[Supplied data]:
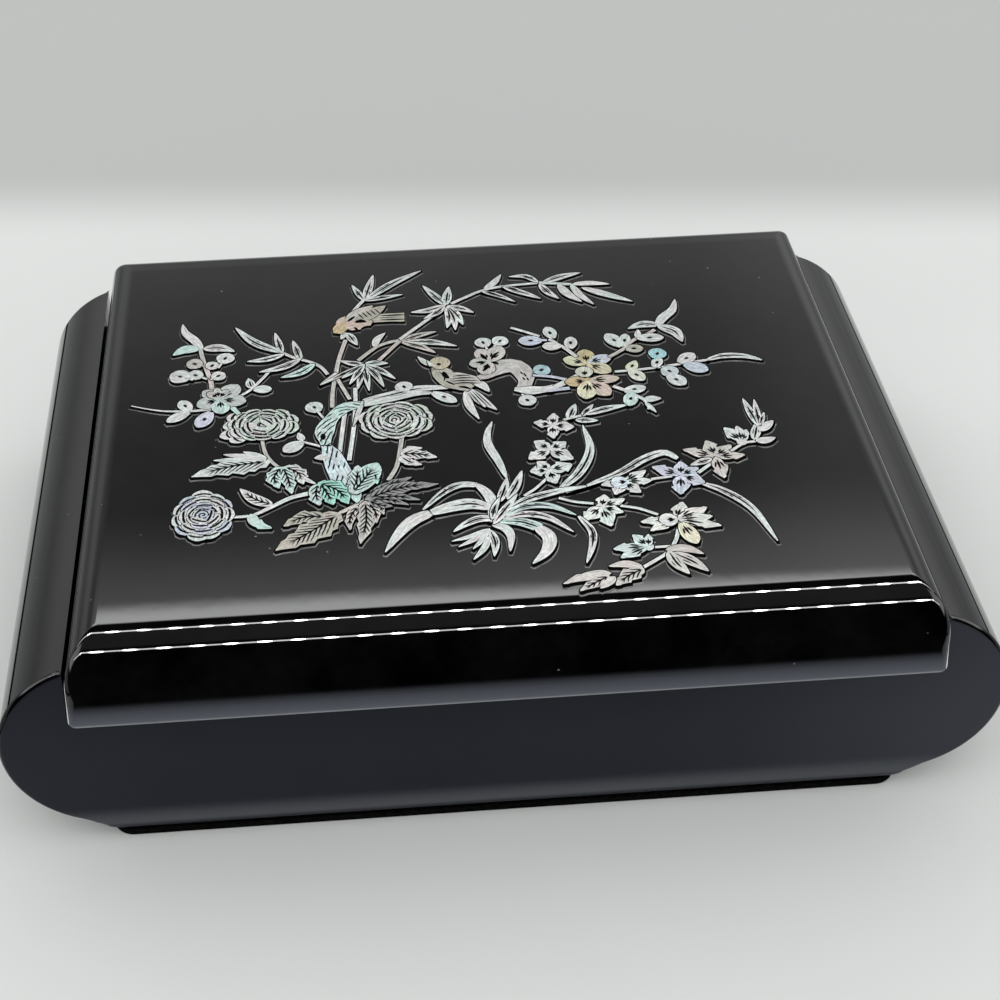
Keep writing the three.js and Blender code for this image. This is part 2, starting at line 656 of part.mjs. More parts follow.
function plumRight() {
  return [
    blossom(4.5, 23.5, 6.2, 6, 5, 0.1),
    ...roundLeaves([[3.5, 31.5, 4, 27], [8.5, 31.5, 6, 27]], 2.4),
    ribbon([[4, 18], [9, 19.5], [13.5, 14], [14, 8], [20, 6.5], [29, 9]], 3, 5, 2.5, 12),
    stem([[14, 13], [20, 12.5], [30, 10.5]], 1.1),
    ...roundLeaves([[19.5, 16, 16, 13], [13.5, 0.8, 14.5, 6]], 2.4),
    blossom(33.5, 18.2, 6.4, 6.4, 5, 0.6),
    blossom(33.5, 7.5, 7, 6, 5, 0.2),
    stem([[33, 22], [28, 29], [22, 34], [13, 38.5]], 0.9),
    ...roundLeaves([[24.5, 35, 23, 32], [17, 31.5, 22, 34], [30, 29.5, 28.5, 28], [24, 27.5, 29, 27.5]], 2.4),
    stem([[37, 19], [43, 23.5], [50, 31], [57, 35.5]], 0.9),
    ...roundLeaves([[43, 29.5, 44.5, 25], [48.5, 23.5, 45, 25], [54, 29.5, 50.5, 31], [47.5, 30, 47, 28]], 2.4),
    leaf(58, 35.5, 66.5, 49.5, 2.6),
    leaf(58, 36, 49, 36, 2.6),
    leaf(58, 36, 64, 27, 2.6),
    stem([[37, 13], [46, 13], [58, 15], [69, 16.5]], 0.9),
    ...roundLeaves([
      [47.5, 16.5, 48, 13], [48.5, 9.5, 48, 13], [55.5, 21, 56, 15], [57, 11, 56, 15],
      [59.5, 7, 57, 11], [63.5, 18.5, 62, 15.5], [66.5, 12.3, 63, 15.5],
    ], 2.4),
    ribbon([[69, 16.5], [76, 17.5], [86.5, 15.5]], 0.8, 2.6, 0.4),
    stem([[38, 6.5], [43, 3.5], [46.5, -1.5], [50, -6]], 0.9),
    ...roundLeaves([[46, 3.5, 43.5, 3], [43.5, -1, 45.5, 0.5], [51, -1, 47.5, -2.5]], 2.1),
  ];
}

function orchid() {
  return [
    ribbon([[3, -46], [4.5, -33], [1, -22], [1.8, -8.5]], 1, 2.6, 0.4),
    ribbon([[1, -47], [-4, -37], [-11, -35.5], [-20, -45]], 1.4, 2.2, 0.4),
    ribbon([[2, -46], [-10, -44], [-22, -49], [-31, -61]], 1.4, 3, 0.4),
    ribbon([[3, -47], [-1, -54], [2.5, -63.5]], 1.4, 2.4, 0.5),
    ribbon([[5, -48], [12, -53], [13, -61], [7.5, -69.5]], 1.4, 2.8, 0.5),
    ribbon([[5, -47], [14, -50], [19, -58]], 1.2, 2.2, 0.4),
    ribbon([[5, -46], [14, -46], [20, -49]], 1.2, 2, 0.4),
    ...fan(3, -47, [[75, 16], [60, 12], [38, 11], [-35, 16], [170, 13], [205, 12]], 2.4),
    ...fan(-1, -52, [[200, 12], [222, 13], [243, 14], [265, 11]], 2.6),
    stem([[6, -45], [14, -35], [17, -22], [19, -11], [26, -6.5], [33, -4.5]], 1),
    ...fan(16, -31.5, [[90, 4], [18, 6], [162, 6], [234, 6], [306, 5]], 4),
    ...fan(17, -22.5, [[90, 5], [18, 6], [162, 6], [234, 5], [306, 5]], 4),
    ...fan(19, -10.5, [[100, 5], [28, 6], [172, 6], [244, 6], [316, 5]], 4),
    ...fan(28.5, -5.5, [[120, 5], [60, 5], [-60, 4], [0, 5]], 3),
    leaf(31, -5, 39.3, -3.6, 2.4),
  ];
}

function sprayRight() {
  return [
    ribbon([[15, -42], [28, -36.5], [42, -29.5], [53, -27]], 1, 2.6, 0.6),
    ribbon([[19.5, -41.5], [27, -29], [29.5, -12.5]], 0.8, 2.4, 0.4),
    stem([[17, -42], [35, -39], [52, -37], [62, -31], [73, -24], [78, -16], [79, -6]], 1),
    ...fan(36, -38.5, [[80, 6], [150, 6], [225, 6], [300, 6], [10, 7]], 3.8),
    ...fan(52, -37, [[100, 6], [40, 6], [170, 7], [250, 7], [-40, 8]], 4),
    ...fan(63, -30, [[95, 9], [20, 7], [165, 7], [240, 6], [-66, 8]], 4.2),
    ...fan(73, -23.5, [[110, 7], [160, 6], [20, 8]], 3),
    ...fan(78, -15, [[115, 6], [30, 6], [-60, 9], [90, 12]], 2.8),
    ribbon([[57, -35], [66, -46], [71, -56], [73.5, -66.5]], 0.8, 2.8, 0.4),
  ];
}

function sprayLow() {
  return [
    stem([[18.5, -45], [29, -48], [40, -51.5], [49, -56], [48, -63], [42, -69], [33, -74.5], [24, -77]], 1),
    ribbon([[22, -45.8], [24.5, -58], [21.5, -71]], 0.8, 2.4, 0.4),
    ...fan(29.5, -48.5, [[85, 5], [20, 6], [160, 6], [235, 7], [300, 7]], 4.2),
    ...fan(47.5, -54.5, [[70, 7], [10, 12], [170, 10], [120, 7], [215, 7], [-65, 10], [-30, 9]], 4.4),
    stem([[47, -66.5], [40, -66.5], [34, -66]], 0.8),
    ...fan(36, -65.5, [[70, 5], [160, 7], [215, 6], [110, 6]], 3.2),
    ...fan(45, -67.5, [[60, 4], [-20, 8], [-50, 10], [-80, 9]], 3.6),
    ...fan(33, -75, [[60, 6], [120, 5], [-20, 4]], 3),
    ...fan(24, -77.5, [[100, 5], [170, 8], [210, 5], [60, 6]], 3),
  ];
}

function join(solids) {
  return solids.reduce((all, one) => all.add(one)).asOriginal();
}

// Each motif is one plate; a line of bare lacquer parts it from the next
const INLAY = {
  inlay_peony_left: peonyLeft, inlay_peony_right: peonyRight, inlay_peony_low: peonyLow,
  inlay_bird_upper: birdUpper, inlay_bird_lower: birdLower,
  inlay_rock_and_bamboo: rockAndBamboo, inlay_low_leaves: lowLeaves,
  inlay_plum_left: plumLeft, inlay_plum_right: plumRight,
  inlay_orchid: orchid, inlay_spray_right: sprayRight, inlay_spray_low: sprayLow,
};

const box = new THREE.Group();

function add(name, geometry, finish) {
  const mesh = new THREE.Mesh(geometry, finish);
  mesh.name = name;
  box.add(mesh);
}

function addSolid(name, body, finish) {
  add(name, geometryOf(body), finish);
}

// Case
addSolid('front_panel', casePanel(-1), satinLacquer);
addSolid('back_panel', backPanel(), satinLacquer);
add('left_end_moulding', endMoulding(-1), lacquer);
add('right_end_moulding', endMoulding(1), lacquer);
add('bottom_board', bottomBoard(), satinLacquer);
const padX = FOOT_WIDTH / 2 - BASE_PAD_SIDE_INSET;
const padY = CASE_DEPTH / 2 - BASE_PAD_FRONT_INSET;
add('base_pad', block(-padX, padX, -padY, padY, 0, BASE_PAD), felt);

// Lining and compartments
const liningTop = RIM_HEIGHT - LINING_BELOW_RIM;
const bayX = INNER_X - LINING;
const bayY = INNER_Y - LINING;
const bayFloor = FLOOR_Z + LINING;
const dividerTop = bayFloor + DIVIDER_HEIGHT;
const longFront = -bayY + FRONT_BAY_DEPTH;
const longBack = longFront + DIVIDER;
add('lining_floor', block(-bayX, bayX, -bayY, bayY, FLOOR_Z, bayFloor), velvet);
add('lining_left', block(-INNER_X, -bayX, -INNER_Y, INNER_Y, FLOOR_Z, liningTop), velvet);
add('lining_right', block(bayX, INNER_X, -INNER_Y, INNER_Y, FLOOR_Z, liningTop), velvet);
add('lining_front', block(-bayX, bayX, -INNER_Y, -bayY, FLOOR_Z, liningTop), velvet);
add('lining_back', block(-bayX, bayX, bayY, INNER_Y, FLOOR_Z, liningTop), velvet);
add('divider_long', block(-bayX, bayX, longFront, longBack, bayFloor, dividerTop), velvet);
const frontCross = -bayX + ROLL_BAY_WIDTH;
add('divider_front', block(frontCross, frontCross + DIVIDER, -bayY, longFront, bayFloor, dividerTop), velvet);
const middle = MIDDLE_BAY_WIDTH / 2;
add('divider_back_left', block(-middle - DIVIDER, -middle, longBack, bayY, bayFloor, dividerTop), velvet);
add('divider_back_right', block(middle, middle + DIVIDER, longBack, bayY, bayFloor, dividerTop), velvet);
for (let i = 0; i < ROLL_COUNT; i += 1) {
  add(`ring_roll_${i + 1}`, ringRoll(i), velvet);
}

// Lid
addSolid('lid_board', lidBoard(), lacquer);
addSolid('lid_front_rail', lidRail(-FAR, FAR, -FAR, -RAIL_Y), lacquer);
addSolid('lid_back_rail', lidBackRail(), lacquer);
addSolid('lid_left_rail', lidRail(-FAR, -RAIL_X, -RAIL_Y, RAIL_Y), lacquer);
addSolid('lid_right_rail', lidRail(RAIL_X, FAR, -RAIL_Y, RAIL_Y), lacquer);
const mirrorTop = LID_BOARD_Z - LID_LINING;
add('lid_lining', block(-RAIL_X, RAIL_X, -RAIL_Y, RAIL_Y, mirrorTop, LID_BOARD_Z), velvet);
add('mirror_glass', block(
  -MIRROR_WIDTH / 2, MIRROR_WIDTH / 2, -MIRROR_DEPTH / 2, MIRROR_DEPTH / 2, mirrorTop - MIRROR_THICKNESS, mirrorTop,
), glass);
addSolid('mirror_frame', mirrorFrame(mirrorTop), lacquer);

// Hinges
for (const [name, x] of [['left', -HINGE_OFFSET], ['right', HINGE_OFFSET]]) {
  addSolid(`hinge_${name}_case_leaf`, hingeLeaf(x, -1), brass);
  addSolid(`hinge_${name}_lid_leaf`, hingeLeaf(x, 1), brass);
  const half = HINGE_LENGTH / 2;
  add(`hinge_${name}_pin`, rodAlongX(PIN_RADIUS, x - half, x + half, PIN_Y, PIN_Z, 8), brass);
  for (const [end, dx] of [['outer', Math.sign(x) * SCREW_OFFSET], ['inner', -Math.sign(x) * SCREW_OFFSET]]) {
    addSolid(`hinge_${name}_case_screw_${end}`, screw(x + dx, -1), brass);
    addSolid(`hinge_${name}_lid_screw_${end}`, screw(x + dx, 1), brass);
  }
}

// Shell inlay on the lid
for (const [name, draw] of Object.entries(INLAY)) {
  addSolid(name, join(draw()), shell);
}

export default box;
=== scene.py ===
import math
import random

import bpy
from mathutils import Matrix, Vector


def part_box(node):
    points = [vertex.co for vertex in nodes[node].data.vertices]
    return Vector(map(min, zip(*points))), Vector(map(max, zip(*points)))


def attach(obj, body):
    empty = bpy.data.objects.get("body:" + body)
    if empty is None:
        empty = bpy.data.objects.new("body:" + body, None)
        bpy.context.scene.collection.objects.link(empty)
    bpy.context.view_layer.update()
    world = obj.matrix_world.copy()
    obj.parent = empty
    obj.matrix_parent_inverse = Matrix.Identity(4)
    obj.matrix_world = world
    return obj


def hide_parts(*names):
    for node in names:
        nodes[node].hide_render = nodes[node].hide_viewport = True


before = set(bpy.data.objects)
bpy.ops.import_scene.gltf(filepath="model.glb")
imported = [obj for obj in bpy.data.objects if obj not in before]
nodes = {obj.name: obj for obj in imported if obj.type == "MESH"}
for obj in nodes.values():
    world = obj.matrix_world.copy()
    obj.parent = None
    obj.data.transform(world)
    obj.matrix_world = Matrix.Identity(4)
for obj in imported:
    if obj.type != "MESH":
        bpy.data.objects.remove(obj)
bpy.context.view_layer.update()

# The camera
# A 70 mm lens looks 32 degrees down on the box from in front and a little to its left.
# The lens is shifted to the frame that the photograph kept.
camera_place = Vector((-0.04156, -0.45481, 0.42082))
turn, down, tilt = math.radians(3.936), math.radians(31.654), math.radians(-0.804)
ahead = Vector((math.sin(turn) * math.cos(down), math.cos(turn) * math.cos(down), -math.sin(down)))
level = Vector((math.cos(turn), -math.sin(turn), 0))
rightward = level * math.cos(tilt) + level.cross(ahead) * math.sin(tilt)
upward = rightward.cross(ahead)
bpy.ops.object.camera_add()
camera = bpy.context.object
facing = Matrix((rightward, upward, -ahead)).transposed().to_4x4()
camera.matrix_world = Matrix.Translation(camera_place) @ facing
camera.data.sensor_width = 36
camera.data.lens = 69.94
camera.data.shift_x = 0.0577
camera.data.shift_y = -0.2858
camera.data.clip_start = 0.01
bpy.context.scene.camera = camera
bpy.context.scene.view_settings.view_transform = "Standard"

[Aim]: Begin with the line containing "inlay on the lid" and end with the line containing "obj.parent = empty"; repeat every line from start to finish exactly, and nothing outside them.

[Answer in full]:
// Shell inlay on the lid
for (const [name, draw] of Object.entries(INLAY)) {
  addSolid(name, join(draw()), shell);
}

export default box;
=== scene.py ===
import math
import random

import bpy
from mathutils import Matrix, Vector


def part_box(node):
    points = [vertex.co for vertex in nodes[node].data.vertices]
    return Vector(map(min, zip(*points))), Vector(map(max, zip(*points)))


def attach(obj, body):
    empty = bpy.data.objects.get("body:" + body)
    if empty is None:
        empty = bpy.data.objects.new("body:" + body, None)
        bpy.context.scene.collection.objects.link(empty)
    bpy.context.view_layer.update()
    world = obj.matrix_world.copy()
    obj.parent = empty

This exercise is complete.